Lisandra Isabel Garcia

Lisandra Isabel Garcia: Detail from the series Teenager Artist
Lisandra Isabel Garcia (Havana, 1989)
“In my work I propose the evasion of reality as a concept of art and creation…I build, in an almost autobiographical way, my own introspective world, where my fantasies of escape unfold and from where I attempt escape. I do it from my life story, my experience, and my own universe. ”
Lisandra García is a mixed media, installation artist and painter who has experimented with the use of glass, photography and a range of other mediums in her work. As recently as 2013 she graduated from the Instituto Superior de Arte (ISA), Havana’s prestigious graduate art school, after studying at the San Alejandro Academy.
Works included in this show are from a large body of distinctive work created by García, entitled Adolescent artist self-portrait, marks the time she began to reflect on her teen years.

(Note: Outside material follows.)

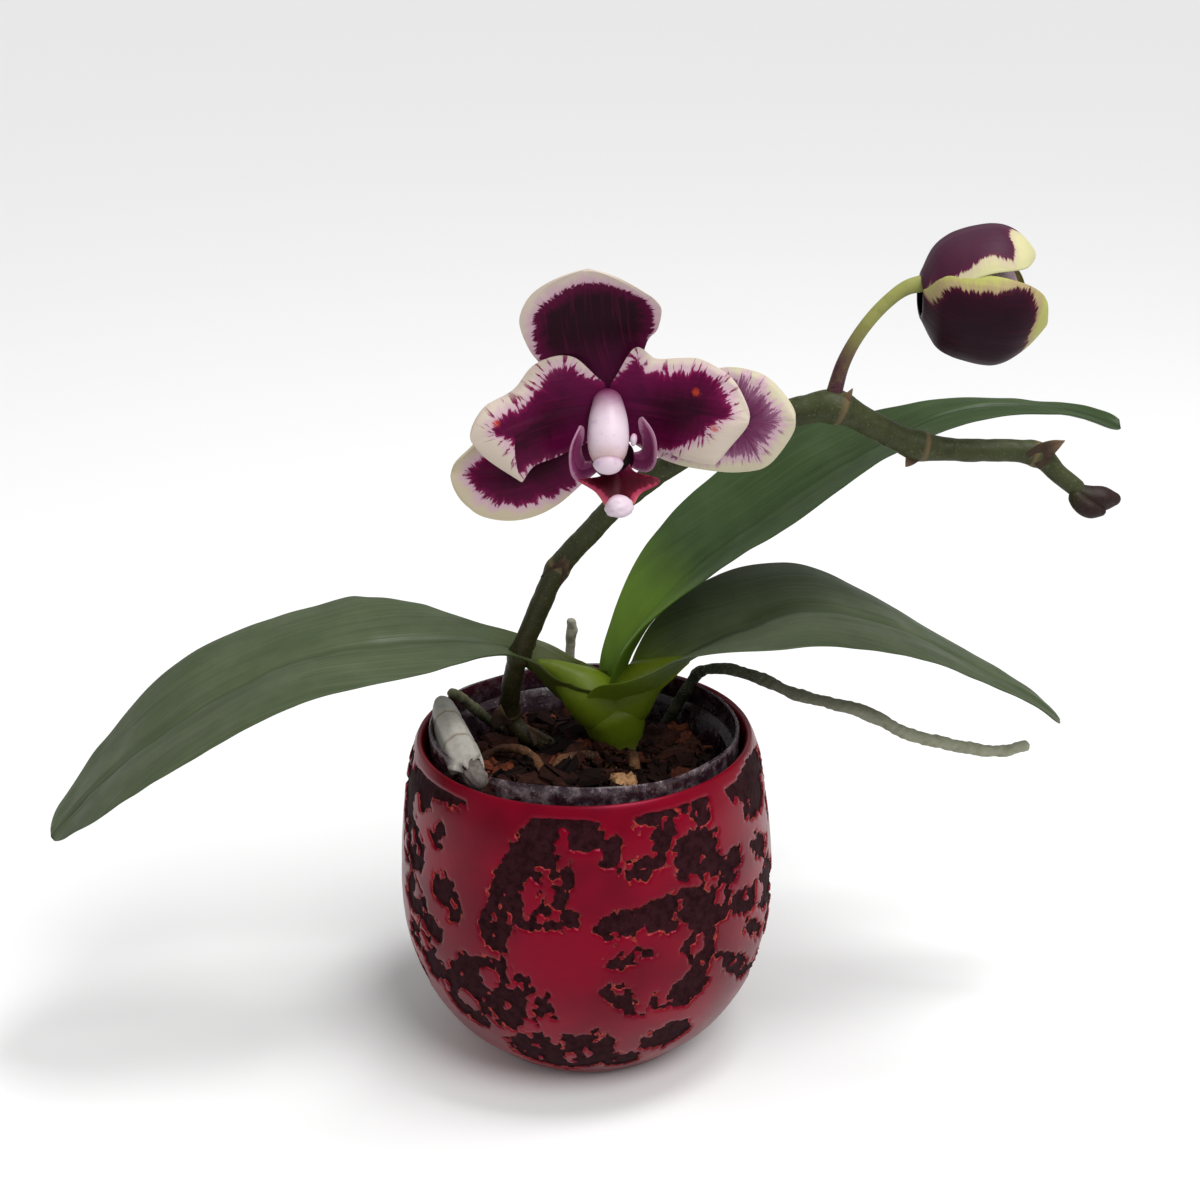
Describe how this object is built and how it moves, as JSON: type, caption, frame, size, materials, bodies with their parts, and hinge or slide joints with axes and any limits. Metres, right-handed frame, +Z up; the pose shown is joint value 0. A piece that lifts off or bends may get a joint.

García creates her own personal world representing objects from her domestic environment, in her words, ‘to highlight my taste, motivation, and sensibilities, and reflect on the permeability of the environment that surrounds us.’ García acknowledges some may find her images simplistic, but she takes refuge in objects that have meanings or memories for her. ‘I use them to disconnect, to entertain, to not think about the problems bothering me.’ While dealing with global generational themes of femininity, García does not intend to enter ‘a gender discourse.’ She is attracted to artists such as Louise Bourgeois because she explores areas “such as family, sex, domestic problems, and her womanhood”.
Garcia has already exhibited in collective shows in Argentina, Belgium, Columbia, France, Germany, Spain, Switzerland, and the US. In March 2016 García curated a European show of work by 16 women artists, Hints from Cuba: Feminine Proposals. Her awards include, amongst others, the First Prize and Special Prize of the Municipal Department of Culture of Habana del Este and First Prize of the XVI Erotic Art Exhibition at the Fayad Jamís Gallery, Arts and Literature Center, Habana del Este.